Posted: Thu Apr 15, 2004 4:33 am
by zEkE
AngryWolf: The decision is not mine. I'm trying to change existing spamfilters. While I too disagree with them being there, I'm still under those who require them. I'm trying to change them so that users can at least discuss internal network issues without problem.

The rule goes that ads must be approved by network staff, and the way the spamfilters are being used enforce that. Whether I like it or not, I have to abide by the decisions of those above me.

Thanks codemastr, it would be really useful to have the functionality, and just because I'm wanting to use it to block/exclude websites, doesn't mean others might find better ways to use it.

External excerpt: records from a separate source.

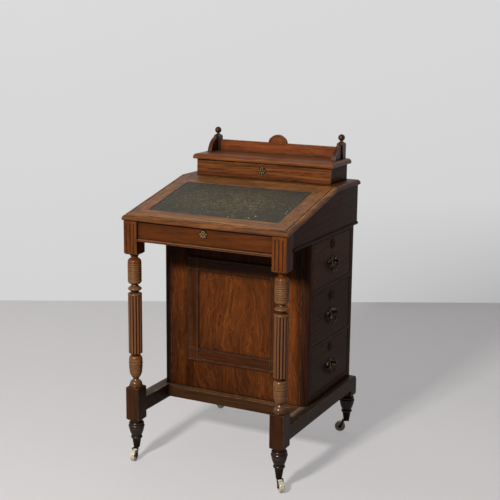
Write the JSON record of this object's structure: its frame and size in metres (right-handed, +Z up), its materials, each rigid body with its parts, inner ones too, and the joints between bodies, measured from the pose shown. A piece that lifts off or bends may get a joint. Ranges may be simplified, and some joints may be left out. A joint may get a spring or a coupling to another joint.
{
  "type": "davenport desk",
  "caption": "Small walnut writing desk with a leather sloped flap, lidded stationery box with gallery, side drawers, turned reeded front legs and castors.",
  "frame": {"origin": "on the floor, under the middle of the whole desk", "axes": "+X to the sitter's right (drawer side), +Y to the back, +Z up"},
  "size_m": [0.5367, 0.5756, 0.975],
  "materials": {
    "walnut": "polished figured walnut",
    "walnut_dark": "polished dark walnut",
    "pine": "bare, aged",
    "leather": "tooled, worn",
    "brass": "aged",
    "iron": "dark",
    "ceramic": "glazed cream ceramic"
  },
  "bodies": {
    "cabinet": {"leg_left": "walnut_dark", "leg_right": "walnut_dark", "runners": "walnut_dark", "plinth_rails": "walnut_dark", "back_feet": "walnut_dark", "castor_cups": "brass", "corner_stiles": "walnut", "front_panel": "walnut", "pedestal_panels": "walnut", "pedestal_floor": "pine", "panel_moulding": "walnut", "side_rails": "walnut", "drawer_runners": "pine", "dummy_fronts": "walnut", "dummy_pull_plates": "brass", "case_side_left": "walnut", "case_side_right": "walnut", "case_floor": "pine", "case_back": "walnut", "apron_rail": "walnut", "base_beads": "walnut", "fixed_top": "walnut", "box_front": "walnut", "box_boards": "walnut", "hinge_seats": "brass", "fixed_escutcheons": "brass", "locks": "iron"},
    "flap": {"flap_frame": "walnut", "flap_panel": "walnut", "flap_leather": "leather", "flap_hinge_leaves": "brass"},
    "lid": {"box_lid": "walnut", "gallery_board": "walnut", "gallery_posts": "walnut", "gallery_brackets": "walnut", "lid_hinge_leaves": "brass"},
    "drawer_1": {"drawer_1_front": "walnut", "drawer_1_box": "pine", "drawer_1_fittings": "brass"},
    "drawer_1_handle": {"drawer_1_bail": "brass"},
    "dummy_1_handle": {"dummy_1_bail": "brass"},
    "drawer_2": {"drawer_2_front": "walnut", "drawer_2_box": "pine", "drawer_2_fittings": "brass"},
    "drawer_2_handle": {"drawer_2_bail": "brass"},
    "dummy_2_handle": {"dummy_2_bail": "brass"},
    "drawer_3": {"drawer_3_front": "walnut", "drawer_3_box": "pine", "drawer_3_fittings": "brass"},
    "drawer_3_handle": {"drawer_3_bail": "brass"},
    "dummy_3_handle": {"dummy_3_bail": "brass"},
    "castor_front_left": {"castor_fork_front_left": "brass"},
    "wheel_front_left": {"castor_wheel_front_left": "ceramic"},
    "castor_front_right": {"castor_fork_front_right": "brass"},
    "wheel_front_right": {"castor_wheel_front_right": "ceramic"},
    "castor_back_left": {"castor_fork_back_left": "brass"},
    "wheel_back_left": {"castor_wheel_back_left": "ceramic"},
    "castor_back_right": {"castor_fork_back_right": "brass"},
    "wheel_back_right": {"castor_wheel_back_right": "ceramic"}
  },
  "joints": [
    {"name": "flap_hinge", "type": "hinge", "parent": "cabinet", "child": "flap", "pos_m": [0, 0.067, 0.835], "axis": [-1, 0, 0], "range_deg": [0, 127]},
    {"name": "lid_hinge", "type": "hinge", "parent": "cabinet", "child": "lid", "pos_m": [0, 0.2372, 0.8802], "axis": [-1, 0, 0], "range_deg": [0, 118]},
    {"name": "drawer_1_slide", "type": "slide", "parent": "cabinet", "child": "drawer_1", "axis": [1, 0, 0], "range_m": [0, 0.3]},
    {"name": "drawer_1_bail_pivot", "type": "hinge", "parent": "drawer_1", "child": "drawer_1_handle", "pos_m": [0.254, 0.095, 0.601], "axis": [0, -1, 0], "range_deg": [-10, 180]},
    {"name": "dummy_1_bail_pivot", "type": "hinge", "parent": "cabinet", "child": "dummy_1_handle", "pos_m": [-0.254, 0.095, 0.601], "axis": [0, 1, 0], "range_deg": [-10, 180]},
    {"name": "drawer_2_slide", "type": "slide", "parent": "cabinet", "child": "drawer_2", "axis": [1, 0, 0], "range_m": [0, 0.3]},
    {"name": "drawer_2_bail_pivot", "type": "hinge", "parent": "drawer_2", "child": "drawer_2_handle", "pos_m": [0.254, 0.095, 0.439], "axis": [0, -1, 0], "range_deg": [-10, 180]},
    {"name": "dummy_2_bail_pivot", "type": "hinge", "parent": "cabinet", "child": "dummy_2_handle", "pos_m": [-0.254, 0.095, 0.439], "axis": [0, 1, 0], "range_deg": [-10, 180]},
    {"name": "drawer_3_slide", "type": "slide", "parent": "cabinet", "child": "drawer_3", "axis": [1, 0, 0], "range_m": [0, 0.3]},
    {"name": "drawer_3_bail_pivot", "type": "hinge", "parent": "drawer_3", "child": "drawer_3_handle", "pos_m": [0.254, 0.095, 0.2765], "axis": [0, -1, 0], "range_deg": [-10, 180]},
    {"name": "dummy_3_bail_pivot", "type": "hinge", "parent": "cabinet", "child": "dummy_3_handle", "pos_m": [-0.254, 0.095, 0.2765], "axis": [0, 1, 0], "range_deg": [-10, 180]},
    {"name": "castor_front_left_swivel", "type": "hinge", "parent": "cabinet", "child": "castor_front_left", "pos_m": [-0.24, -0.251, 0.0384], "axis": [0, 0, 1], "continuous": true},
    {"name": "castor_front_left_roll", "type": "hinge", "parent": "castor_front_left", "child": "wheel_front_left", "pos_m": [-0.23722, -0.27081, 0.017], "axis": [-0.9903, -0.1392, 0], "continuous": true},
    {"name": "castor_front_right_swivel", "type": "hinge", "parent": "cabinet", "child": "castor_front_right", "pos_m": [0.24, -0.251, 0.0384], "axis": [0, 0, 1], "continuous": true},
    {"name": "castor_front_right_roll", "type": "hinge", "parent": "castor_front_right", "child": "wheel_front_right", "pos_m": [0.25338, -0.26586, 0.017], "axis": [-0.7431, -0.6691, 0], "continuous": true},
    {"name": "castor_back_left_swivel", "type": "hinge", "parent": "cabinet", "child": "castor_back_left", "pos_m": [-0.24, 0.263, 0.0384], "axis": [0, 0, 1], "continuous": true},
    {"name": "castor_back_left_roll", "type": "hinge", "parent": "castor_back_left", "child": "wheel_back_left", "pos_m": [-0.22234, 0.25361, 0.017], "axis": [-0.4695, -0.8829, 0], "continuous": true},
    {"name": "castor_back_right_swivel", "type": "hinge", "parent": "cabinet", "child": "castor_back_right", "pos_m": [0.24, 0.263, 0.0384], "axis": [0, 0, 1], "continuous": true},
    {"name": "castor_back_right_roll", "type": "hinge", "parent": "castor_back_right", "child": "wheel_back_right", "pos_m": [0.22173, 0.25487, 0.017], "axis": [-0.4067, 0.9135, 0], "continuous": true}
  ]
}
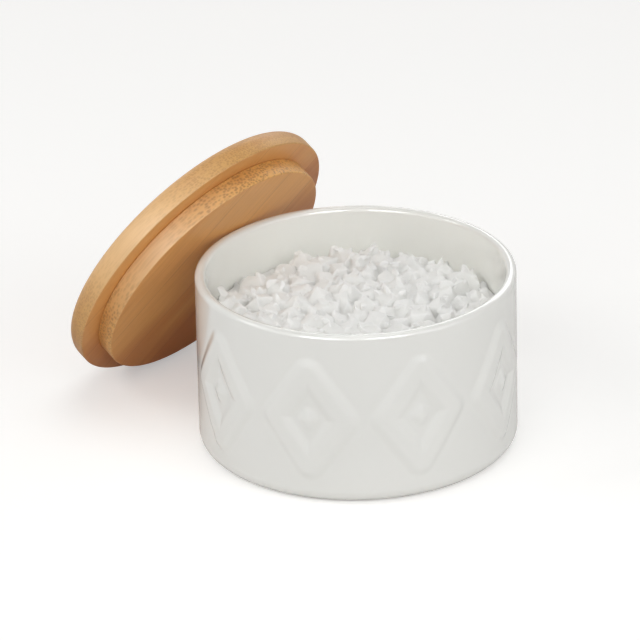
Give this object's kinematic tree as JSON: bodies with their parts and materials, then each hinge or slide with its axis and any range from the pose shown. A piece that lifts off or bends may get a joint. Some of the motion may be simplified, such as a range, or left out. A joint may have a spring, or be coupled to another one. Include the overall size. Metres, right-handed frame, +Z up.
{
  "type": "salt pot with loose lid",
  "caption": "Round glazed ceramic salt pot with raised lozenges, filled with coarse salt, and a loose stepped bamboo lid leaning on its lip.",
  "frame": {"origin": "centre of the pot's foot ring, on the surface it stands on", "axes": "+Z up; the front of the pot with the raised lozenges faces -Y; +X is to the right of someone facing the front"},
  "size_m": [0.1471, 0.1446, 0.0919],
  "materials": {
    "glaze": "gloss",
    "salt": "satin",
    "bamboo": "satin"
  },
  "bodies": {
    "pot": {"pot": "glaze", "salt_bed": "salt", "salt_crystals": "salt"},
    "lid": {"lid_board": "bamboo", "lid_plug": "bamboo"}
  },
  "joints": [
    {"name": "lid_lift", "type": "slide", "parent": "pot", "child": "lid", "axis": [0, 0, 1], "range_m": [0, 0.12]}
  ]
}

Posted: Thu Apr 15, 2004 9:35 pm
by codemastr
Ok, I talked with him. He agreed to put this on his TODO list. However, he gave me a very, very, ugly regexp that should have the same effect:

http://([^w]|w[^w]|ww[^w]|www[^.]|www\.[^b]|www\.b[^l]|www\.bl[^a]|www\.bla[^r]|www\.blar[^g]|www\.blarg[^.]|www\.blarg\.[^n]|www\.blarg\.n[^e]|www\.blarg\.ne[^t])

Something like that hideously ugly regexp should do what you want :)

Posted: Fri Apr 16, 2004 12:50 am
by zEkE
rofl
wow!
i'll agree thats ugly, i'll give it a try, thanks
:):)

Posted: Fri Apr 16, 2004 8:03 am
by AngryWolf
Pretty nice logic, even if the regex is ugly. :-)